Molson Coors’ new CEO Gavin Hattersley has vowed to attack the hard seltzer in an effort to capture a bigger share of the space, and the beer giant has spent millions to create Vizzy, a hard seltzer made with acerola cherry, a superfruit that features 30 times more vitamin C per cup than an orange.
“We believe the seltzer category is here to stay,” Hattersley told analysts in October.”It’s a category that we need to do a much better job competing in.”
William Newlands, CEO of Constellation Brands, told Wall Street during its recent earnings call that the alcohol company will spend $40 million this spring to launch its Corona hard seltzer — its largest-ever single brand investment. Newlands said retailers already are setting aside space for the product on their shelves.

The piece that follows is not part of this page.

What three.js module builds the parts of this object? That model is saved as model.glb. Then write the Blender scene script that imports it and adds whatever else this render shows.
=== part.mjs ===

As the purchasing power of younger consumers becomes more influential, data shows they are less loyal to brands as generations before them. These consumers also want more choice, providing an impetus for food and beverage companies, including alcohol, to keep innovating. The hope, of course, is that alcohol companies find the next item that resonates with a mercurial audience even if it marks an abrupt departure from the iconic brands that were reliably brewed for decades without much need to innovate.
“I don’t look like a seltzer guy, do I?” the 53-year old Suellentrop said with a laugh. “But that’s the way the market is trending.”